> _Provided data_:
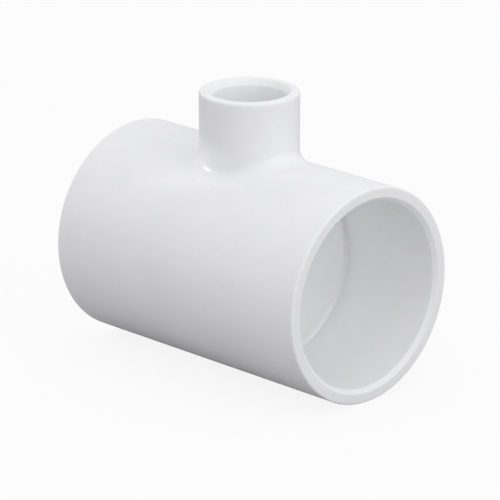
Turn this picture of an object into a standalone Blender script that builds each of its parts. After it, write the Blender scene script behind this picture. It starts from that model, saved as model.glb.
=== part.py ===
"""PVC reducing tee: one injection moulding with two run sockets and a smaller branch outlet.

Metres, +Z up. The origin is where the run's axis (X) meets the branch's axis (Z).
"""

import math

import bmesh
import bpy
from mathutils import Vector

MM = 0.001

# Run: two slip sockets for 2 in pipe, back to back on the X axis.
RUN_PIPE_DIAMETER = 60.32 * MM
RUN_SOCKET_ENTRY_FIT = 0.26 * MM        # socket mouth wider than the pipe, on diameter
RUN_SOCKET_BOTTOM_FIT = -0.14 * MM      # socket bottom narrower than the pipe, on diameter
RUN_WALL = 4.71 * MM                    # wall at the socket mouth
RUN_SOCKET_DEPTH = 38.10 * MM
RUN_CENTRE_LENGTH = 29.80 * MM          # between the two pipe stops
RUN_STOP_STEP = 1.60 * MM               # how far each pipe stop stands in from its socket
RUN_STOP_BREAK = 0.50 * MM              # chamfer on the pipe stop's inner edge
RUN_MOUTH_CHAMFER = 1.30 * MM
RUN_RIM_ROUND = 0.60 * MM

# Branch: a plain bore in a thick round neck on the Z axis.
BRANCH_BORE_DIAMETER = 24.10 * MM       # just under the mouth chamfer
BRANCH_BORE_TAPER = 0.30 * MM           # narrower at the bottom, on diameter
BRANCH_WALL = 4.05 * MM
BRANCH_RISE = 21.00 * MM                # branch face above the run's outside
BRANCH_BORE_DEPTH = 19.00 * MM
BRANCH_STOP_STEP = 1.45 * MM
BRANCH_MOUTH_WIDTH = 1.20 * MM          # lead-in chamfer, across
BRANCH_MOUTH_DEPTH = 1.90 * MM          # lead-in chamfer, down
BRANCH_RIM_ROUND = 0.80 * MM

# Where the neck flares into the run.
SADDLE_FILLET = 4.50 * MM
SADDLE_SINK = 0.10 * MM                 # the flare's lower edge goes this far under the run's skin
SADDLE_ROOT = 1.50 * MM                 # hidden root of the flare, inside the run's wall

# Facets.
RUN_SIDES = 80
BRANCH_SIDES = 64
RIM_STEPS = 3
SADDLE_STEPS = 8
CUT_OVERSHOOT = 1.00 * MM               # cutters stand out of the faces they open
MERGE = 0.005 * MM
SHARP_ANGLE = math.radians(30)

# Worked out from the values above.
RUN_SOCKET_ENTRY_RADIUS = (RUN_PIPE_DIAMETER + RUN_SOCKET_ENTRY_FIT) / 2
RUN_SOCKET_BOTTOM_RADIUS = (RUN_PIPE_DIAMETER + RUN_SOCKET_BOTTOM_FIT) / 2
RUN_WATERWAY_RADIUS = RUN_SOCKET_BOTTOM_RADIUS - RUN_STOP_STEP
RUN_RADIUS = RUN_SOCKET_ENTRY_RADIUS + RUN_WALL
RUN_STOP_X = RUN_CENTRE_LENGTH / 2
RUN_END_X = RUN_STOP_X + RUN_SOCKET_DEPTH
BRANCH_BORE_RADIUS = BRANCH_BORE_DIAMETER / 2
BRANCH_BOTTOM_RADIUS = BRANCH_BORE_RADIUS - BRANCH_BORE_TAPER / 2
BRANCH_WATERWAY_RADIUS = BRANCH_BOTTOM_RADIUS - BRANCH_STOP_STEP
BRANCH_RADIUS = BRANCH_BORE_RADIUS + BRANCH_WALL
BRANCH_TOP_Z = RUN_RADIUS + BRANCH_RISE
BRANCH_STOP_Z = BRANCH_TOP_Z - BRANCH_BORE_DEPTH

PVC_COLOUR = (0.80, 0.80, 0.81, 1.0)
PVC_ROUGHNESS = 0.38
CUTTER_COLOUR = (0.30, 0.55, 0.80, 1.0)


def clear_scene():
    for old in list(bpy.data.objects):
        bpy.data.objects.remove(old)


def new_collection(name):
    collection = bpy.data.collections.new(name)
    bpy.context.scene.collection.children.link(collection)
    return collection


def material(name, colour, roughness):
    made = bpy.data.materials.new(name)
    made.use_nodes = True
    made.diffuse_color = colour
    shader = made.node_tree.nodes["Principled BSDF"]
    shader.inputs["Base Color"].default_value = colour
    shader.inputs["Roughness"].default_value = roughness
    shader.inputs["Metallic"].default_value = 0.0
    return made


def round_corner(radius_at, height_at, corner_round, start, end):
    """Points of a rim's rounded corner, as (radius, height), from angle start to angle end."""
    points = []
    for step in range(RIM_STEPS + 1):
        angle = math.radians(start + (end - start) * step / RIM_STEPS)
        points.append((radius_at + corner_round * math.cos(angle),
                       height_at + corner_round * math.sin(angle)))
    return points


def turned(name, profile, sides, collection):
    """A solid of revolution about the local Z axis; profile is (radius, height), top to bottom."""
    mesh = bpy.data.meshes.new(name)
    corners = [(radius, 0.0, height) for radius, height in profile]
    mesh.from_pydata(corners, [(i, i + 1) for i in range(len(corners) - 1)], [])
    made = bpy.data.objects.new(name, mesh)
    collection.objects.link(made)
    screw = made.modifiers.new("turn", "SCREW")
    screw.steps = sides
    screw.render_steps = sides
    screw.use_merge_vertices = True
    screw.merge_threshold = MERGE
    return made


def run_outside_profile():
    """The run's plain outside with both rims rounded."""
    inset = RUN_RADIUS - RUN_RIM_ROUND
    height = RUN_END_X - RUN_RIM_ROUND
    upper = round_corner(inset, height, RUN_RIM_ROUND, 90, 0)
    lower = round_corner(inset, -height, RUN_RIM_ROUND, 0, -90)
    return [(0.0, RUN_END_X)] + upper + lower + [(0.0, -RUN_END_X)]


def run_bore_profile():
    """Both tapered sockets, their mouth chamfers, the pipe stops and the waterway between."""
    half = [
        (RUN_SOCKET_ENTRY_RADIUS + RUN_MOUTH_CHAMFER, RUN_END_X + CUT_OVERSHOOT),
        (RUN_SOCKET_ENTRY_RADIUS + RUN_MOUTH_CHAMFER, RUN_END_X),
        (RUN_SOCKET_ENTRY_RADIUS, RUN_END_X - RUN_MOUTH_CHAMFER),
        (RUN_SOCKET_BOTTOM_RADIUS, RUN_STOP_X),
        (RUN_WATERWAY_RADIUS + RUN_STOP_BREAK, RUN_STOP_X),
        (RUN_WATERWAY_RADIUS, RUN_STOP_X - RUN_STOP_BREAK),
    ]
    top = [(0.0, RUN_END_X + CUT_OVERSHOOT)]
    other_half = [(radius, -height) for radius, height in reversed(half)]
    bottom = [(0.0, -RUN_END_X - CUT_OVERSHOOT)]
    return top + half + other_half + bottom


def branch_bore_profile():
    """The branch's mouth chamfer, tapered bore, stop and waterway, down into the run."""
    mouth = BRANCH_BORE_RADIUS + BRANCH_MOUTH_WIDTH
    return [
        (0.0, BRANCH_TOP_Z + CUT_OVERSHOOT),
        (mouth, BRANCH_TOP_Z + CUT_OVERSHOOT),
        (mouth, BRANCH_TOP_Z),
        (BRANCH_BORE_RADIUS, BRANCH_TOP_Z - BRANCH_MOUTH_DEPTH),
        (BRANCH_BOTTOM_RADIUS, BRANCH_STOP_Z),
        (BRANCH_WATERWAY_RADIUS, BRANCH_STOP_Z),
        (BRANCH_WATERWAY_RADIUS, 0.0),
        (0.0, 0.0),
    ]


def saddle_arc(angle):
    """The fillet between neck and run at one angle about Z, from the neck down to the run.

    A ball of the fillet's radius rolls in the corner between the two cylinders. It touches the
    neck on the side facing the Z axis, and the run on the side facing the X axis.
    """
    outward = Vector((math.cos(angle), math.sin(angle), 0.0))
    reach = BRANCH_RADIUS + SADDLE_FILLET
    across = reach * outward.y
    lift = math.sqrt((RUN_RADIUS + SADDLE_FILLET - SADDLE_SINK) ** 2 - across ** 2)
    ball = Vector((reach * outward.x, across, lift))
    to_neck = -outward
    to_run = -Vector((0.0, across, lift)).normalized()
    points = []
    for step in range(SADDLE_STEPS + 1):
        direction = to_neck.slerp(to_run, step / SADDLE_STEPS)
        points.append(ball + direction * SADDLE_FILLET)
    return points


def neck_column(angle):
    """All the neck's outside points at one angle about Z, from the rim to the hidden root."""
    rim = round_corner(BRANCH_RADIUS - BRANCH_RIM_ROUND, BRANCH_TOP_Z - BRANCH_RIM_ROUND,
                       BRANCH_RIM_ROUND, 90, 0)
    column = [Vector((radius * math.cos(angle), radius * math.sin(angle), height))
              for radius, height in rim]
    arc = saddle_arc(angle)
    root_scale = (RUN_RADIUS - SADDLE_ROOT) / RUN_RADIUS
    root = Vector((arc[-1].x, arc[-1].y * root_scale, arc[-1].z * root_scale))
    return column + arc + [root]


def flared_neck(name, collection):
    """The branch's outside: a loft from its round rim to the saddle curve on the run."""
    shape = bmesh.new()
    columns = []
    for side in range(BRANCH_SIDES):
        points = neck_column(2 * math.pi * side / BRANCH_SIDES)
        columns.append([shape.verts.new(point) for point in points])
    rows = len(columns[0])
    for side, column in enumerate(columns):
        beside = columns[(side + 1) % BRANCH_SIDES]
        for row in range(rows - 1):
            shape.faces.new((column[row], column[row + 1], beside[row + 1], beside[row]))
    shape.faces.new([column[0] for column in columns])
    centre = shape.verts.new((0.0, 0.0, RUN_WATERWAY_RADIUS - SADDLE_ROOT))
    for side, column in enumerate(columns):
        beside = columns[(side + 1) % BRANCH_SIDES]
        shape.faces.new((column[-1], centre, beside[-1]))
    bmesh.ops.recalc_face_normals(shape, faces=shape.faces)
    mesh = bpy.data.meshes.new(name)
    shape.to_mesh(mesh)
    shape.free()
    made = bpy.data.objects.new(name, mesh)
    collection.objects.link(made)
    return made


def as_tool(tool, look):
    """Marks a shape that only joins or cuts another."""
    tool.display_type = "WIRE"
    tool.hide_render = True
    tool.data.materials.append(look)


def combine(body, tool, operation):
    boolean = body.modifiers.new(tool.name, "BOOLEAN")
    boolean.operation = operation
    boolean.solver = "EXACT"
    boolean.object = tool


def make_tee_body(parts, tools):
    """The whole moulding: run, flared neck, and the bores through both."""
    body = turned("tee_body", run_outside_profile(), RUN_SIDES, parts)
    body.rotation_euler = (0.0, math.pi / 2, 0.0)
    body.data.materials.append(material("white_pvc", PVC_COLOUR, PVC_ROUGHNESS))

    neck = flared_neck("branch_neck", tools)
    run_bore = turned("run_bore", run_bore_profile(), RUN_SIDES, tools)
    run_bore.rotation_euler = (0.0, math.pi / 2, 0.0)
    branch_bore = turned("branch_bore", branch_bore_profile(), BRANCH_SIDES, tools)

    tool_look = material("cutter", CUTTER_COLOUR, PVC_ROUGHNESS)
    for tool in (neck, run_bore, branch_bore):
        as_tool(tool, tool_look)
    combine(body, neck, "UNION")
    combine(body, run_bore, "DIFFERENCE")
    combine(body, branch_bore, "DIFFERENCE")
    return body


def shade_round(made):
    """Bakes the joined shape and smooths its round faces, keeping its real edges sharp."""
    depsgraph = bpy.context.evaluated_depsgraph_get()
    joined = bpy.data.meshes.new_from_object(made.evaluated_get(depsgraph))
    look = made.data.materials[0]
    made.modifiers.clear()
    made.data = joined
    joined.materials.clear()
    joined.materials.append(look)
    joined.shade_smooth()
    joined.set_sharp_from_angle(angle=SHARP_ANGLE)


def main():
    clear_scene()
    parts = new_collection("pvc_tee_fitting")
    tools = new_collection("cutters")
    body = make_tee_body(parts, tools)
    shade_round(body)


main()
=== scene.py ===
"""The looks of a white PVC reducing tee: one moulded skin, its material, and a plain studio."""

import math

import bmesh
import bpy
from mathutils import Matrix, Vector


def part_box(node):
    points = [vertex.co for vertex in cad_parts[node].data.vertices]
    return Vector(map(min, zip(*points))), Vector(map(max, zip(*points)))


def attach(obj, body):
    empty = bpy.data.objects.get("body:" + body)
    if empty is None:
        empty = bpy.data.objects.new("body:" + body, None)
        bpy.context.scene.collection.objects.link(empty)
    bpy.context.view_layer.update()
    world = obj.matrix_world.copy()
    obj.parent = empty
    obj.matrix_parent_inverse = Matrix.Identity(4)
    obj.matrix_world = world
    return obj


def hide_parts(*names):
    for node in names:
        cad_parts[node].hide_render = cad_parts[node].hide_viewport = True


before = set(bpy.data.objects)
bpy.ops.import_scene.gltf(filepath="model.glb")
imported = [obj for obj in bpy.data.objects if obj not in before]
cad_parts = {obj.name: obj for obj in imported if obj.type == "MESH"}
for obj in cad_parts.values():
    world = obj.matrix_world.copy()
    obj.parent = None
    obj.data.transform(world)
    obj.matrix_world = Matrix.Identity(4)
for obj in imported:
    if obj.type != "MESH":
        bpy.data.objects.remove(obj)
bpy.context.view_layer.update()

MM = 0.001
BODY_LOW, BODY_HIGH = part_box("tee_body")

# Sizes that the frame gives.
RUN_END_X = BODY_HIGH[0]
RUN_RADIUS = BODY_HIGH[1]
BRANCH_TOP_Z = BODY_HIGH[2]
FLOOR_Z = BODY_LOW[2]

# The same design values as the CAD part.
SOCKET_ENTRY_RADIUS = 30.29 * MM
SOCKET_BOTTOM_RADIUS = 30.09 * MM
SOCKET_DEPTH = 38.10 * MM
WATERWAY_RADIUS = 28.49 * MM
RUN_MOUTH_CHAMFER = 1.30 * MM
RUN_RIM_ROUND = 0.60 * MM
BRANCH_RADIUS = 16.10 * MM
BRANCH_BORE_RADIUS = 12.05 * MM
BRANCH_BOTTOM_RADIUS = 11.90 * MM
BRANCH_WATERWAY_RADIUS = 10.45 * MM
BRANCH_BORE_DEPTH = 19.00 * MM
BRANCH_MOUTH_WIDTH = 1.20 * MM
BRANCH_MOUTH_DEPTH = 1.90 * MM
BRANCH_RIM_ROUND = 0.80 * MM
SADDLE_FILLET = 4.50 * MM

# Small moulded details of the skin.
EDGE_ROUND = 0.25 * MM                 # broken edges of mouths and stops
CORNER_ROUND = 0.40 * MM               # inside corners at the pipe stops
CROTCH_ROUND = 0.50 * MM               # where the two waterways meet
SEAM_HEIGHT = 0.05 * MM                # mould parting line, in the plane of both axes
SKIN_RADIUS = RUN_RADIUS - SEAM_HEIGHT  # the parting line's crest is the run's full size
NECK_RADIUS = BRANCH_RADIUS - SEAM_HEIGHT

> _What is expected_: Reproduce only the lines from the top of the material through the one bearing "SADDLE_ROOT = 1.50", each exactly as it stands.

> _Result of this exercise_:
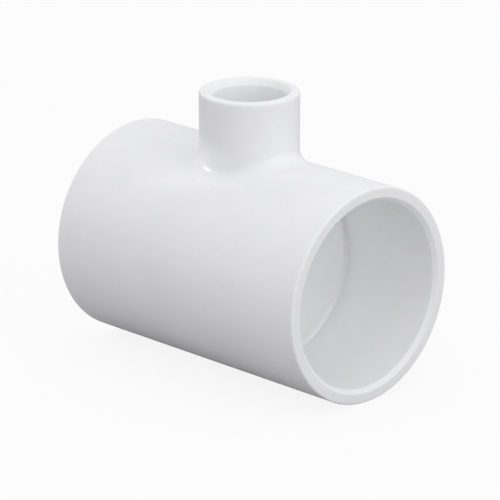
Turn this picture of an object into a standalone Blender script that builds each of its parts. After it, write the Blender scene script behind this picture. It starts from that model, saved as model.glb.
=== part.py ===
"""PVC reducing tee: one injection moulding with two run sockets and a smaller branch outlet.

Metres, +Z up. The origin is where the run's axis (X) meets the branch's axis (Z).
"""

import math

import bmesh
import bpy
from mathutils import Vector

MM = 0.001

# Run: two slip sockets for 2 in pipe, back to back on the X axis.
RUN_PIPE_DIAMETER = 60.32 * MM
RUN_SOCKET_ENTRY_FIT = 0.26 * MM        # socket mouth wider than the pipe, on diameter
RUN_SOCKET_BOTTOM_FIT = -0.14 * MM      # socket bottom narrower than the pipe, on diameter
RUN_WALL = 4.71 * MM                    # wall at the socket mouth
RUN_SOCKET_DEPTH = 38.10 * MM
RUN_CENTRE_LENGTH = 29.80 * MM          # between the two pipe stops
RUN_STOP_STEP = 1.60 * MM               # how far each pipe stop stands in from its socket
RUN_STOP_BREAK = 0.50 * MM              # chamfer on the pipe stop's inner edge
RUN_MOUTH_CHAMFER = 1.30 * MM
RUN_RIM_ROUND = 0.60 * MM

# Branch: a plain bore in a thick round neck on the Z axis.
BRANCH_BORE_DIAMETER = 24.10 * MM       # just under the mouth chamfer
BRANCH_BORE_TAPER = 0.30 * MM           # narrower at the bottom, on diameter
BRANCH_WALL = 4.05 * MM
BRANCH_RISE = 21.00 * MM                # branch face above the run's outside
BRANCH_BORE_DEPTH = 19.00 * MM
BRANCH_STOP_STEP = 1.45 * MM
BRANCH_MOUTH_WIDTH = 1.20 * MM          # lead-in chamfer, across
BRANCH_MOUTH_DEPTH = 1.90 * MM          # lead-in chamfer, down
BRANCH_RIM_ROUND = 0.80 * MM

# Where the neck flares into the run.
SADDLE_FILLET = 4.50 * MM
SADDLE_SINK = 0.10 * MM                 # the flare's lower edge goes this far under the run's skin
SADDLE_ROOT = 1.50 * MM                 # hidden root of the flare, inside the run's wall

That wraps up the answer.